Many people think the main hurdle is President Erdoğan's rhetoric. That's a surface-level read. The deeper, structural issue is a fundamental mismatch in timelines. The EU operates on a slow, legalistic, consensus-building calendar. Turkish policymakers, facing economic pressure and a different political cycle, need quicker, visible wins. The Joint Communication is a product of the EU's slow clock, which is why its implementation often lags behind the crises of the day.
What Are the Common Misconceptions About EU-Turkey Relations?
After following this for a decade, I see the same analytical mistakes repeated.
Misconception 1: The EU speaks with one voice on Turkey. This is the biggest one. France and Greece often have a more confrontational stance, favoring sanctions. Germany, with its large Turkish diaspora and trade links, traditionally pushed for dialogue. Italy and Spain have significant energy interests. The Joint Communication is the fragile compromise between these camps. Its language is often vague precisely to keep all 27 on board.
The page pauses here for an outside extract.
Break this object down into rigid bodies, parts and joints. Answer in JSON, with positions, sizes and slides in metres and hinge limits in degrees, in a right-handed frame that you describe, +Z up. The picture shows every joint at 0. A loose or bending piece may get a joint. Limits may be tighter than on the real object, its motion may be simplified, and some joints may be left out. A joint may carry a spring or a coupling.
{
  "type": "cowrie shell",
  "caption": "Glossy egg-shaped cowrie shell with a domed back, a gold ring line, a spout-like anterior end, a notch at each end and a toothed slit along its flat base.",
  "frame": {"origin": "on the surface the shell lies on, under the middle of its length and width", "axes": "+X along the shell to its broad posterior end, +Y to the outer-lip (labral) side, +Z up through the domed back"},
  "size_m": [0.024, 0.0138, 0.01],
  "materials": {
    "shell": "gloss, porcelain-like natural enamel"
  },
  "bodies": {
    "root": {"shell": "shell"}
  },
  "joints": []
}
Misconception 2: Membership talks are still the goal. They're technically alive but in a deep freeze. The communication subtly acknowledges this by focusing on a "cooperative and mutually beneficial relationship" rather than accession. The real game is about building a special partnership that falls short of membership but is deeper than a simple neighborly arrangement.
Misconception 3: It's all about geopolitics versus values. The narrative that the EU abandons its values for Turkey's help on migration is too simplistic. The communication shows the constant attempt to balance both. Values condition the depth of cooperation, but pure interest-based calculus (on energy, security) prevents a complete rupture. It's an uncomfortable, messy balance, not an either/or choice.